Le programmatique et la radio restent encore éloignés, estime Marie Renoir-Couteau, directrice générale déléguée de Lagardère Publicité : « La première étape pour le programmatique en radio serait de réunir un environnement brand safe et de qualité avec une expérience d’achat facilitée. Ensuite, on pourra envisager de plugger de la data, de personnaliser des contenus et d’aller vers l’audience planning. » Pour l’audio digital, le pas est déjà franchi, mais l’essentiel est à construire, note Béatrice Leroux-Barraux, directrice générale chargée du développement de NRJ Group : « Il y a encore peu d’acteurs en programmatique audio, mais leur nombre va augmenter. L’arrivée de DBM, le DSP de Google, dans l’univers audio va sûrement profiter à l’accélération de ce levier. Aujourd’hui, tous les grands DSP se sont mis à l’audio programmatique. Cela le fait progresser, car ces solutions sont parmi les plus utilisées sur le marché. »

 

« Une stratégie d’alliance est indispensable »
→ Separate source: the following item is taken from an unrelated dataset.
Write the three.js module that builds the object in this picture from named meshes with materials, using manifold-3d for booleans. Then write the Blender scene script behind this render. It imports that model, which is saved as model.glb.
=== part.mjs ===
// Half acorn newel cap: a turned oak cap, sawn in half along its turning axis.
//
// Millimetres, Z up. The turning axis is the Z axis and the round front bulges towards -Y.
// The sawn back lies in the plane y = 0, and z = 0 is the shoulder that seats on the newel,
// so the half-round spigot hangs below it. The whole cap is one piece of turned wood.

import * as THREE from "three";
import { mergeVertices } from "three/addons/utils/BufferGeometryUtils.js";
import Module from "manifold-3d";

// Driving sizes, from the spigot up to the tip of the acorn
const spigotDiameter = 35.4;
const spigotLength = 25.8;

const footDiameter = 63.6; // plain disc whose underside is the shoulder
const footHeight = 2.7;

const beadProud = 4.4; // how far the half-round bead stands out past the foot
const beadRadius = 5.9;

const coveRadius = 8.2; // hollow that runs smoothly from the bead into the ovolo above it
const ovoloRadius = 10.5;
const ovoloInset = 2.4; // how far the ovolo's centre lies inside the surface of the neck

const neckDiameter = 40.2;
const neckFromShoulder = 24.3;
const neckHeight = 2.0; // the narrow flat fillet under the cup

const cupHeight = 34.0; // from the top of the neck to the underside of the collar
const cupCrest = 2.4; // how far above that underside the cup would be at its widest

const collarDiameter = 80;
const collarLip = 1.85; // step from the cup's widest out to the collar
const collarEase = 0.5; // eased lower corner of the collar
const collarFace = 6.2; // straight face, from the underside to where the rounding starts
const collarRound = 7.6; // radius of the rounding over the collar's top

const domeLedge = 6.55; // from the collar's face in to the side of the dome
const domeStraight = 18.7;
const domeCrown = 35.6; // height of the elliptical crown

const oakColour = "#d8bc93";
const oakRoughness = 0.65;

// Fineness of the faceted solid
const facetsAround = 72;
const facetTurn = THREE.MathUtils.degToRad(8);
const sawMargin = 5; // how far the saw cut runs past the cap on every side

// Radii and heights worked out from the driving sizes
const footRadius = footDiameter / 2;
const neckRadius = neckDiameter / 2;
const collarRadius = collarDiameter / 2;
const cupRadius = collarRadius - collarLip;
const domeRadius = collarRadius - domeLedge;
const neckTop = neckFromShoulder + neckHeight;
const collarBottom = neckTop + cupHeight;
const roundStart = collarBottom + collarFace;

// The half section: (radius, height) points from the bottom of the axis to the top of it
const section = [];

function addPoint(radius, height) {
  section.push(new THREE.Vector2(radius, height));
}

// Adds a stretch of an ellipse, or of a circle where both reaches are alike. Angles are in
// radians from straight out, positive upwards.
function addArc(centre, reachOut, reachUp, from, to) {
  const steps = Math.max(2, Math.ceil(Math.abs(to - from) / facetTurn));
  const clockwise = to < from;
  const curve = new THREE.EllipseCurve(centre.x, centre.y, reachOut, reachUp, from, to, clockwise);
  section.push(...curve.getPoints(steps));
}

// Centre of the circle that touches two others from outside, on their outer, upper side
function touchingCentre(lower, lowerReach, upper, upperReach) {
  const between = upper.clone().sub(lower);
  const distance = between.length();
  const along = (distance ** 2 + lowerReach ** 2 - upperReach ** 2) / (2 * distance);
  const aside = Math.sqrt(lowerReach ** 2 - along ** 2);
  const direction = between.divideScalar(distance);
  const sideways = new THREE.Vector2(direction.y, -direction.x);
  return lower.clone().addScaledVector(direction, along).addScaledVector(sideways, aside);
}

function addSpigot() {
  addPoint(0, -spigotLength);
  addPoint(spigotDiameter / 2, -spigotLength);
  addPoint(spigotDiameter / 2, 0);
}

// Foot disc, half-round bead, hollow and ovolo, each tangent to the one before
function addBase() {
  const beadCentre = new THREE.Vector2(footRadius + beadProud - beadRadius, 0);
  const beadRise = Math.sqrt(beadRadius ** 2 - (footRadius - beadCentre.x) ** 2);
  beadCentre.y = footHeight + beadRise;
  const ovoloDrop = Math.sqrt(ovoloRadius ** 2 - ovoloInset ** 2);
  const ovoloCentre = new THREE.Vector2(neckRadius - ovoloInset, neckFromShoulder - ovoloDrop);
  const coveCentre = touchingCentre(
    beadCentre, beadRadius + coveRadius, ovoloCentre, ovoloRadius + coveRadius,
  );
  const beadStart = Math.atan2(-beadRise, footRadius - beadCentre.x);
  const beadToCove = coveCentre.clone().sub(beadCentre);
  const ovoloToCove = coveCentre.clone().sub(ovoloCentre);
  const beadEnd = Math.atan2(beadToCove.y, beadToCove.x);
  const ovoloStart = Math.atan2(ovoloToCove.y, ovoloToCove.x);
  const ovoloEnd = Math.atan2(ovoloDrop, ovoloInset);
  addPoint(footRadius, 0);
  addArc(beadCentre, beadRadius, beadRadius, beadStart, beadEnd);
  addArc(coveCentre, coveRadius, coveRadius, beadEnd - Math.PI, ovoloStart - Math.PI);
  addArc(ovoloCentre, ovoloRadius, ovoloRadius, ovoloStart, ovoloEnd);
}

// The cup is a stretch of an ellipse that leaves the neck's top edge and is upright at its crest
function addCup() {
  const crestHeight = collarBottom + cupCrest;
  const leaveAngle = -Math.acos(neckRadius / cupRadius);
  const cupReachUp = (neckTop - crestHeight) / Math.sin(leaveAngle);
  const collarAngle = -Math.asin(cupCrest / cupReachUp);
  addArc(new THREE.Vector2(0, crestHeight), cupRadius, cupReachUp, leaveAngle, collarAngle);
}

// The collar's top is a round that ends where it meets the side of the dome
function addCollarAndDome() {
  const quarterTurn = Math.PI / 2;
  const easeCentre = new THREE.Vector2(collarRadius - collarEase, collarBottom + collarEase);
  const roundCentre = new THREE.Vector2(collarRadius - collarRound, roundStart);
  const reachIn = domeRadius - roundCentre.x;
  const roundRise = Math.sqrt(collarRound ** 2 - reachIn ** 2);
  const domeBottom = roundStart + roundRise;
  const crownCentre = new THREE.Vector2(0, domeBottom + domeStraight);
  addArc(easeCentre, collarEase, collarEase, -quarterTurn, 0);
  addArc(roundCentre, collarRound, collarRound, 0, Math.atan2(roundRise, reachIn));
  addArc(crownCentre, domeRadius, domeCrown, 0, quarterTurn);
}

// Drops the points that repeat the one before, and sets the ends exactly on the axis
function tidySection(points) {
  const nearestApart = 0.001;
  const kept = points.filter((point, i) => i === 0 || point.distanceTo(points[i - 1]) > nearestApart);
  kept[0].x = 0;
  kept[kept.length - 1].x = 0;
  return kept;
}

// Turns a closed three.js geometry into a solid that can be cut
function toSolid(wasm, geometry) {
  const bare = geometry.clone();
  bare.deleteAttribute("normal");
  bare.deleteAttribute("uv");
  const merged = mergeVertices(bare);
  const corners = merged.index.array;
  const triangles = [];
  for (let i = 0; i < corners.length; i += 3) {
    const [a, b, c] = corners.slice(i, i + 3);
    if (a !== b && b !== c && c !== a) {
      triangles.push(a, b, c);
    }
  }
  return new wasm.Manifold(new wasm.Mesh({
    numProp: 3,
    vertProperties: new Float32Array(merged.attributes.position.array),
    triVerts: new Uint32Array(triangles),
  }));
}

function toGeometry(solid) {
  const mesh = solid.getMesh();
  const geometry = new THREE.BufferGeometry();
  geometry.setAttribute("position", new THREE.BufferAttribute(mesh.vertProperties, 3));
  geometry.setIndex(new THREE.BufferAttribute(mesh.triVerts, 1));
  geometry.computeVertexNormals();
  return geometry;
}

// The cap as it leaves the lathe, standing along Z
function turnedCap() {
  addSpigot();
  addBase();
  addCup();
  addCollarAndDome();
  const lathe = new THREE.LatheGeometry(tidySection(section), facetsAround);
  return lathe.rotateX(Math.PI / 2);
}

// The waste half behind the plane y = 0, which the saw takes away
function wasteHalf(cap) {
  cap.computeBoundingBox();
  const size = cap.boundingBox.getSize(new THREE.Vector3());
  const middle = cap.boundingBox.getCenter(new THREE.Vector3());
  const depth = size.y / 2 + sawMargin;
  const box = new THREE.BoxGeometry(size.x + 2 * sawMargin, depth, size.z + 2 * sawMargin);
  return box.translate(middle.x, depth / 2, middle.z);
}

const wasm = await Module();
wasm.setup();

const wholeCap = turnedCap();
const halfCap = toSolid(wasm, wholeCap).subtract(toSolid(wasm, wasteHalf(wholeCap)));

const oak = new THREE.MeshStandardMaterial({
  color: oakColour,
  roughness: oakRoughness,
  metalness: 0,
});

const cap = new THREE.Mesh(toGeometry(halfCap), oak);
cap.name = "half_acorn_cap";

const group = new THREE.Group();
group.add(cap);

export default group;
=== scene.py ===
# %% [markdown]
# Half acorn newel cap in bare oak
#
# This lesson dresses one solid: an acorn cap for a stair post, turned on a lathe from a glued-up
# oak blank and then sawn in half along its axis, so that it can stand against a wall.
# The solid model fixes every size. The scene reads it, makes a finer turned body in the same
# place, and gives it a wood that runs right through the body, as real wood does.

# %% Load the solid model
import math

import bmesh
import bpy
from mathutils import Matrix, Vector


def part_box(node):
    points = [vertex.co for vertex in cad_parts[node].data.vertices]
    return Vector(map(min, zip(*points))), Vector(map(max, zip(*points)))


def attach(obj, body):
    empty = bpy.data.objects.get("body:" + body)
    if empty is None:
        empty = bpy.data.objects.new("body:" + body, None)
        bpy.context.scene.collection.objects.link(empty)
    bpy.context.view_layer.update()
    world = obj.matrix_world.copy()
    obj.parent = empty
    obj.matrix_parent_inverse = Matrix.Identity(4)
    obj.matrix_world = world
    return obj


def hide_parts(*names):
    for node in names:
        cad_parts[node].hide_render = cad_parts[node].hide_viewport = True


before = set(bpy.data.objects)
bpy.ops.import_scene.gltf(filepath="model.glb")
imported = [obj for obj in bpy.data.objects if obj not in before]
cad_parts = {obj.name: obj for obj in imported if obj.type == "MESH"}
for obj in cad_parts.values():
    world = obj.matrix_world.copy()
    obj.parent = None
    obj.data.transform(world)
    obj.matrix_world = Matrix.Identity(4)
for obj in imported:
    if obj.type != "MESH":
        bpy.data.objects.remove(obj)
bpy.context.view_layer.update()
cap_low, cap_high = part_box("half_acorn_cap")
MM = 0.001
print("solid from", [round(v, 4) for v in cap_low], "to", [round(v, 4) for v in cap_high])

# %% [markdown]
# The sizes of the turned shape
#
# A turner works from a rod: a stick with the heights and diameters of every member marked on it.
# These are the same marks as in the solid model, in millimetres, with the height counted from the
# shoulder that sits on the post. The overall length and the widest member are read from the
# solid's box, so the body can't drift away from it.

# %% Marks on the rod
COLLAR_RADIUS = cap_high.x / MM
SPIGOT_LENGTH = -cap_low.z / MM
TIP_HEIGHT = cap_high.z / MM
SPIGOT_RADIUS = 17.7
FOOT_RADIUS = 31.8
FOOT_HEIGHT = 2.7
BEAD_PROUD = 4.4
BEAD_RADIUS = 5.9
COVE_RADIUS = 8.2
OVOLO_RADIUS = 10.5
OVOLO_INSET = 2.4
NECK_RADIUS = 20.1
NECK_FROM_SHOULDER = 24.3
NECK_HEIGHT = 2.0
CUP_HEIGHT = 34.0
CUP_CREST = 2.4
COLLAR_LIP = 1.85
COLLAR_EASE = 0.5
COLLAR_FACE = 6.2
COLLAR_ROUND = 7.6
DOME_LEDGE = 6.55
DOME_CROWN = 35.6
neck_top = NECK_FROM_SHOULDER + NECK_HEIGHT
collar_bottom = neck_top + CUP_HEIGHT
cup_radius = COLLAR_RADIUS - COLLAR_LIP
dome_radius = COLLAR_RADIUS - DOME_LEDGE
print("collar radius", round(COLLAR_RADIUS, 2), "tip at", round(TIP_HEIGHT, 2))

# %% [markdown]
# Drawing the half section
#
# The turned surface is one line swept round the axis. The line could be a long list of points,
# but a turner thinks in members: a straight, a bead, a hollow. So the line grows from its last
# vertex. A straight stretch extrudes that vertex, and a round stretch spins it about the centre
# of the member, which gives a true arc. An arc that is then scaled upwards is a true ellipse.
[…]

Fabien Magalon directeur général de la plateforme Alliance Gravity

«Un enjeu clé du marché publicitaire et programmatique est l’identité. Les plateformes transnationales ont institué un environnement logué où l’internaute est identifié par son nom, son prénom, son e-mail ou son numéro de téléphone. En revanche, le lien entre les éditeurs et leurs utilisateurs passe par le cookie, qui est un identifiant instable et qui se renouvelle sur chaque terminal et chaque navigateur. J’ai une double conviction : la maîtrise d’un identifiant stable et cross-device est fondamentale pour le futur des éditeurs, et elle ne peut pas être une somme d’initiatives autonomes, il faudra une stratégie d’alliance autour de cette problématique.»